As a disclaimer I must mention that I am very much a casual gamer. I’m mostly busy with work and don’t have time for games, but when I do catch a break, I like to indulge in a game or two. I don’t appreciate games being difficult, rather I enjoy them for their rewarding simulated worlds.
I think by now everyone has read that article by the author of the original Sim City game in how his game came about — that he was making a helicopter game for which a semi-realistic map was required and he ended up having more fun with the map building than with blasting it to pieces in the helicopter game afterwards. The game was, of course, a notable commercial success considering the point that the city sim was barely considered to be a game at the time, given it’s open-ended nature.
What this story fails to cover, somehow, is that there is a population of people who enjoy creating more than destroying and that there was afterwards a series of games, all somehow new in that they allowed the player to be creative within the simulated world.
I’m one of those people. It should probably come as no great surprise, that out of the modern games, I enjoy Factorio. However, there was a number of other games that sort of hit the sweet spot as well, even though they always had other aspects which either made them somewhat unreachable for an unskilled casual player with limited time, such as myself.
Even since I was a kid I remember enjoying old games like Star Control 2, with it’s modular starship. The graphics at the time was limited, but what they did not make up for with vibrant colors, they left to our imagination. From the the hexagonal crew pods with that little life-support bubble, to the cargo bays with landing pads and fuel tanks with windows on the side, so that you could see how much fuel was in them. Perhaps everything was covered with a neon glow and colored lights, but it made sense: It looked functional. Each module cost resources and provided a very simple stats boost, but in your mind you could see all the infrastructure and circuits that made those modules work. Place the generator next to the fuel tank, so that it would be efficient. There was no gameplay mechanic to go with that, but I could imagine. 🙂
Similarly was another game, called XCOM. It was also a difficult combat game with no cheats, so it wasn’t something I could ever get into. But looking over my older brother’s shoulder, boy did the base building look appealing. A little immersion-breaking at times, when you had a missile silo 3 floors down from the surface with other buildings on top of it, but for me — I couldn’t care less how the game played, I loved the way the little discrete base modules looked like and how you could connect them together.

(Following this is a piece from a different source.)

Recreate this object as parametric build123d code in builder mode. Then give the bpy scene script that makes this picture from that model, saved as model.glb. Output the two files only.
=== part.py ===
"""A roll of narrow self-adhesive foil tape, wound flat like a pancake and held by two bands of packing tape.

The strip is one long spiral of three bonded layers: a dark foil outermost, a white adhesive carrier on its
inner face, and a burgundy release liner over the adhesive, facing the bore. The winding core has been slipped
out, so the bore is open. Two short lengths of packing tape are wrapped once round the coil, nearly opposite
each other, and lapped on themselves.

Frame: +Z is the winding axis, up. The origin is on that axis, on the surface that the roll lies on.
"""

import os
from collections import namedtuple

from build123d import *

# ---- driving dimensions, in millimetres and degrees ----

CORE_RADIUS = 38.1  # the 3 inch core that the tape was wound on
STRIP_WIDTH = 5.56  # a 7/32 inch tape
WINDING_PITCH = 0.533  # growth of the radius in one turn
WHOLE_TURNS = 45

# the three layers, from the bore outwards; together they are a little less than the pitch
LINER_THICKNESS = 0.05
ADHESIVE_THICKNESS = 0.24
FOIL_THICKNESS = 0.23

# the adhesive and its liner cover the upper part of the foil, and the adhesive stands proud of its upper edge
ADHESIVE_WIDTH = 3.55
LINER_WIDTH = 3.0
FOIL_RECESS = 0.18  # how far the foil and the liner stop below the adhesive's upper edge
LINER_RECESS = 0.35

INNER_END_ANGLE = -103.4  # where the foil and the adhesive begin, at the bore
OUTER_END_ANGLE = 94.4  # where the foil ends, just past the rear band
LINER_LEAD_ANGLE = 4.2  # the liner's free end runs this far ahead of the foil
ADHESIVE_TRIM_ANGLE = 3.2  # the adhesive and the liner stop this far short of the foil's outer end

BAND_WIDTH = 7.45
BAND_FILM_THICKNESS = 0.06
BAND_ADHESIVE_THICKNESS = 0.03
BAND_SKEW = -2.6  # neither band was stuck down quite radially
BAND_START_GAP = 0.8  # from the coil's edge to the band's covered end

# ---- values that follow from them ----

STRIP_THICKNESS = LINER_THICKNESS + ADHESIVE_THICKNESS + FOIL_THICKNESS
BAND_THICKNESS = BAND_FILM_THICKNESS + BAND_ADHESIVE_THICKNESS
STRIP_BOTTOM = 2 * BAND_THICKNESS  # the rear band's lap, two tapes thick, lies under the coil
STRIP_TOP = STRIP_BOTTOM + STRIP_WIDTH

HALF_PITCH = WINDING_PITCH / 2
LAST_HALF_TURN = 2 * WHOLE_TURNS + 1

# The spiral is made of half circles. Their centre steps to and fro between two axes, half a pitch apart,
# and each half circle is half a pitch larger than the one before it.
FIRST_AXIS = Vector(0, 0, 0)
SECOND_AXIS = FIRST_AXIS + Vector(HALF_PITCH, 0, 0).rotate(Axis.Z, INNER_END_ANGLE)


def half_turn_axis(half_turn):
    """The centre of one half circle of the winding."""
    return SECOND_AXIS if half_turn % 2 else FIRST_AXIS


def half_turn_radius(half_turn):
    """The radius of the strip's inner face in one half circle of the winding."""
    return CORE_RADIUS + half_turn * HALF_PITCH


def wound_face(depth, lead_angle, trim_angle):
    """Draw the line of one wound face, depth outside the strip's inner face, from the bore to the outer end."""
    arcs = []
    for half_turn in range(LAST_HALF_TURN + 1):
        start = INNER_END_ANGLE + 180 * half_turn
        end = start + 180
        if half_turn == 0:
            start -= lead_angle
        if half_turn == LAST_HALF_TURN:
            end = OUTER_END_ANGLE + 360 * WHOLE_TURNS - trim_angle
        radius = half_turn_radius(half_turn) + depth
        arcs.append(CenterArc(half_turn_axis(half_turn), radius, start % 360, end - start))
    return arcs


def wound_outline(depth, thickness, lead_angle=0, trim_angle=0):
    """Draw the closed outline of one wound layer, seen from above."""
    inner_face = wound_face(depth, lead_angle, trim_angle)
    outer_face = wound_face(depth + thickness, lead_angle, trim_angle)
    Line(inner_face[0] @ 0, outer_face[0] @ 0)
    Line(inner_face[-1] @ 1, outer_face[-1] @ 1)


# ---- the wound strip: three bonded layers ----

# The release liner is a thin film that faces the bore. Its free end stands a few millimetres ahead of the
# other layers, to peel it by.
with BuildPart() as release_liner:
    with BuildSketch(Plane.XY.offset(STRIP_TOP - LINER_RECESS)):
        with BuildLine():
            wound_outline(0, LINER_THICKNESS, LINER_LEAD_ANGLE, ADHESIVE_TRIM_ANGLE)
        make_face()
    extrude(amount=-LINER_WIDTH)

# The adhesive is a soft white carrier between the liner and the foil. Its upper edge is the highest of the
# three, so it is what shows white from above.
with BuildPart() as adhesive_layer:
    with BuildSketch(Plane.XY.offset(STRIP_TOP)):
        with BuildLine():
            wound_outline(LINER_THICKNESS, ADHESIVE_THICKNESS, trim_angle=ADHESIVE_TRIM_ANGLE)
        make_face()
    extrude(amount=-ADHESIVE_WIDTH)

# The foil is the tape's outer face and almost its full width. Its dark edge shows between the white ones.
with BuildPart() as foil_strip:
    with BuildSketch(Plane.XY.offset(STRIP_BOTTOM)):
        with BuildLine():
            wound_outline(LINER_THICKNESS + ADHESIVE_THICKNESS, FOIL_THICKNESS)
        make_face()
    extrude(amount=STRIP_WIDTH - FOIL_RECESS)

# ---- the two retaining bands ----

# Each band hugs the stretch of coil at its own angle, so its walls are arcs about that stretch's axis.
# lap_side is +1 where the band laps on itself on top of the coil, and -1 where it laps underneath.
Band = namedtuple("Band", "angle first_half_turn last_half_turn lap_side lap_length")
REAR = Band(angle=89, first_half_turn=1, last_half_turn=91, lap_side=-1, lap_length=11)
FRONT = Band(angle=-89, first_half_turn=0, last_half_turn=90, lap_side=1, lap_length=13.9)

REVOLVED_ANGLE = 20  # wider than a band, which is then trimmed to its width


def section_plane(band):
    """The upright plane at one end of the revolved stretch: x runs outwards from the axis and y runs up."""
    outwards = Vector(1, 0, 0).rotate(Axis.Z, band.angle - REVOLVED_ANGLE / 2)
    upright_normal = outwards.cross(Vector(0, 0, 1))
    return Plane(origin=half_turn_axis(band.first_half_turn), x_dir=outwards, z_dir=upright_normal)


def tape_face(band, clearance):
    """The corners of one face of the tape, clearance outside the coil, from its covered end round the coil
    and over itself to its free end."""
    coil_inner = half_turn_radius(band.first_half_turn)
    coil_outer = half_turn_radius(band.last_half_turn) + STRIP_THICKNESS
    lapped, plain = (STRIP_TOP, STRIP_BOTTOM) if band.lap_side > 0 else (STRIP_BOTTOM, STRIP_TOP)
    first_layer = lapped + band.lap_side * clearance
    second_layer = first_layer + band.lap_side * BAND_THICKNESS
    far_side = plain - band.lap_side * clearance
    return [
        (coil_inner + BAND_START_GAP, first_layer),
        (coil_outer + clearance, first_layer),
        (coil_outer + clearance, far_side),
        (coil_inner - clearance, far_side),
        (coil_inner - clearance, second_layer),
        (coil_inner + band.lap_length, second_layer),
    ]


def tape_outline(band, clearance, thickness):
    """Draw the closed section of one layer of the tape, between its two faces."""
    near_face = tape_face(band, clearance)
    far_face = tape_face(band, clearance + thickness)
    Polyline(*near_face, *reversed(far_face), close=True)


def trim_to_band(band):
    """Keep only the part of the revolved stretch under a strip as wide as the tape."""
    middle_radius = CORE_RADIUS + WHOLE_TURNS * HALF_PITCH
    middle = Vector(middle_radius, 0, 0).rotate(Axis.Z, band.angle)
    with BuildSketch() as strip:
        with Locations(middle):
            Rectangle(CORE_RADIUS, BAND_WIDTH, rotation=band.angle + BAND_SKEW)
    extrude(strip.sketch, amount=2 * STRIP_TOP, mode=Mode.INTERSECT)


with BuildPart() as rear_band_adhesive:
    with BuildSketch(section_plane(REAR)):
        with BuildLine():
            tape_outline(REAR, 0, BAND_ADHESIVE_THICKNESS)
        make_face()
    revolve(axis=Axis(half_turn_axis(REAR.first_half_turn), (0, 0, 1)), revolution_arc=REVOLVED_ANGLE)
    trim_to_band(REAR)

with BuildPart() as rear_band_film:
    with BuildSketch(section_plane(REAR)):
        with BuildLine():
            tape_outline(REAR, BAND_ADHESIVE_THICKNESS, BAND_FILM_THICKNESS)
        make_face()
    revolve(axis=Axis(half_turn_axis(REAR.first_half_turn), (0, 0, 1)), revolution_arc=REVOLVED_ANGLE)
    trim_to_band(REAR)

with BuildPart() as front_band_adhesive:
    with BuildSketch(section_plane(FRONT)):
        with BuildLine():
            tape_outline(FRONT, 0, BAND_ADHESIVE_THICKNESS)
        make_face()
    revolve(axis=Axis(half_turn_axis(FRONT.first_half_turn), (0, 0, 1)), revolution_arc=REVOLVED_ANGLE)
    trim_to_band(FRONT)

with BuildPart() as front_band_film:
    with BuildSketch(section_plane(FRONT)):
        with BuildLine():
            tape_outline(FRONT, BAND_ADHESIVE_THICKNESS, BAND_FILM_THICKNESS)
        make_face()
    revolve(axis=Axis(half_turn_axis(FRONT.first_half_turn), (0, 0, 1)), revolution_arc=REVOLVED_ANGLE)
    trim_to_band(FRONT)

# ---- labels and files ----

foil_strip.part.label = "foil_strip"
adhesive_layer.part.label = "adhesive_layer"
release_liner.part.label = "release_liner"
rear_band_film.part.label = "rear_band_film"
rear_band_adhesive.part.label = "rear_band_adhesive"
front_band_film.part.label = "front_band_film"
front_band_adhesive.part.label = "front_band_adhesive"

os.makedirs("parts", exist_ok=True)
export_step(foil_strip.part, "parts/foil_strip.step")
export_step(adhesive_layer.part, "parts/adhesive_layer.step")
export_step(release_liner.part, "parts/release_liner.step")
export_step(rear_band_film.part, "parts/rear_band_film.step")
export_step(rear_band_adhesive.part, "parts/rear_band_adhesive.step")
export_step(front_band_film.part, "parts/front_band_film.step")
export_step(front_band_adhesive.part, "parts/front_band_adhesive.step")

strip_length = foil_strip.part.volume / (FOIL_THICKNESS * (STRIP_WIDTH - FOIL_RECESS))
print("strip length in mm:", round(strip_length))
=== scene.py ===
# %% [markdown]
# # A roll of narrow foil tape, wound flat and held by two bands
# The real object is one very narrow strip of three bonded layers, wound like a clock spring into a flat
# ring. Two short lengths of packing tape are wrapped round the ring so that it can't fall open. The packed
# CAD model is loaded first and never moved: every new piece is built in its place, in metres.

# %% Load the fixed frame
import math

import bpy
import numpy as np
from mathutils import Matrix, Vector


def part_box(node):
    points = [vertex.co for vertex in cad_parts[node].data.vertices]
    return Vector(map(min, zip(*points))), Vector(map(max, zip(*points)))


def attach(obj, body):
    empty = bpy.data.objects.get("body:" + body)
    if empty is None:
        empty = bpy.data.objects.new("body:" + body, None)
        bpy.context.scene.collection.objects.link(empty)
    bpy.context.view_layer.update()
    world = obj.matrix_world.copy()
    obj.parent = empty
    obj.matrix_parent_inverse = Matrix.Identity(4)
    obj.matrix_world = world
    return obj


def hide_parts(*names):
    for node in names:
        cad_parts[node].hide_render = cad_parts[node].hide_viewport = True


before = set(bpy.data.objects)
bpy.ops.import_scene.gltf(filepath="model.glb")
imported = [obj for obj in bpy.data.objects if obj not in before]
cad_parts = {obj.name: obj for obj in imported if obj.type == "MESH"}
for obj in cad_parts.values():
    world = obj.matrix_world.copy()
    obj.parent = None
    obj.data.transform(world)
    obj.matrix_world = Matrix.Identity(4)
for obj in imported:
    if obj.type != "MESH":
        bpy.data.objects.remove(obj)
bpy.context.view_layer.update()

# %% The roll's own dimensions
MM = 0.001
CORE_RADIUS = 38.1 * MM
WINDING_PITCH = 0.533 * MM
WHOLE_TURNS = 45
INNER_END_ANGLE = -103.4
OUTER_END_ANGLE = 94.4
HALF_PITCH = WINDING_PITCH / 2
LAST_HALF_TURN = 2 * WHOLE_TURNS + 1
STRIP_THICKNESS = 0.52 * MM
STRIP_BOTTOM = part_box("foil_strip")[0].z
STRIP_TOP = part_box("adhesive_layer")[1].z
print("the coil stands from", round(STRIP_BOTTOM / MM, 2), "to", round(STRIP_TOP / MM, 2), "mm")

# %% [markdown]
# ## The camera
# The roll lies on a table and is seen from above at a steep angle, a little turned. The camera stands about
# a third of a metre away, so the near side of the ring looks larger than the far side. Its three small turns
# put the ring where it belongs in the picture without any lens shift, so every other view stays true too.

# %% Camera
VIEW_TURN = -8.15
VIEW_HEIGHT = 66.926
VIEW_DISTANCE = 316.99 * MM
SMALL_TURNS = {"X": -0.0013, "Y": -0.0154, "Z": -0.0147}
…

There are newer XCOM games now and you will note how unappealing and plain the base building looks now, despite newer graphics and animated personnel, it’s just not the same. The magic of being able to imagine crew responding to an invasion out of the actual base you built is gone and the gameplay is forced and linear. Heck, the tutorial plays such that you can’t even choose anything — you play one way or you loose. Game makers, it seems, no longer understand what made games fun and attractive, instead focusing on the challenging, competitive play.
Back when I was a kid, exposed to games like SimCity 1 (released 1989), Star Control 2 (released 1992), XCOM original (released 1991) as well as being your typical 10 year-old kid (we didn’t get those games when they were new, we got them on second-hand hardware a few years down the line), with an aptitude for computers — and exposed to those collector card games with tanks and stats, I soaked up all those concepts like a sponge. I was good at computers and my friends were into games just like I was, so I’d spend my free time coding games. I was no artist and the development cycle for these “games” was far too short for me to be able to produce anything worth releasing outside of… well boasting about the finished game in front of friends and enjoying a few rounds of the game myself, but there was one game I made, which I remember even now, 25 years later.
Forgive the cheesy flavour text and bad spelling… I was 10 when I made it, remember?
As a cynical joke regarding my lack of artistic skill with the games, I called them Pixel Mania-s as most of my sprites were simple pixels. I made about 35 of them altogether, most of them were something AI or something water related (as an even younger kid, around age 5, I would play by a stream with the water, I guess that was another strong influence in my life), little simulations of things that were fun enough. Make a game of pong and implement two different AI players, to see how well the algorithms fare, etc.
The one you are looking at above, was Pixel Mania 30, arguably the most gamelike of them all. You’d build a starship out of nothing but modules. White storage modules, yellow lasers, blue crew pods, green reactors, cyan computers, purple cargo pods, red engines. These would come together like pixel-art, creating the shape of the ship. At the same time, a complex system of adjacency bonuses generated the ship stats and ensured that it wasn’t all that easy to create a super ship: Engines were only effective if adjacent to open space, computers directly connected to engine units increased manoeuvrability, lasers with forward-facing openings could be used as weapons, whereas lasers connected to cargo pods allowed ore to be processed mid-flight. Lasers connected to reactors got an extra power boost and well, you can imagine the rest. Pretty sure the game even had a mechanic that made conical ships faster, to avoid all ships looking purely functional like… heh… the ISS or the Borg.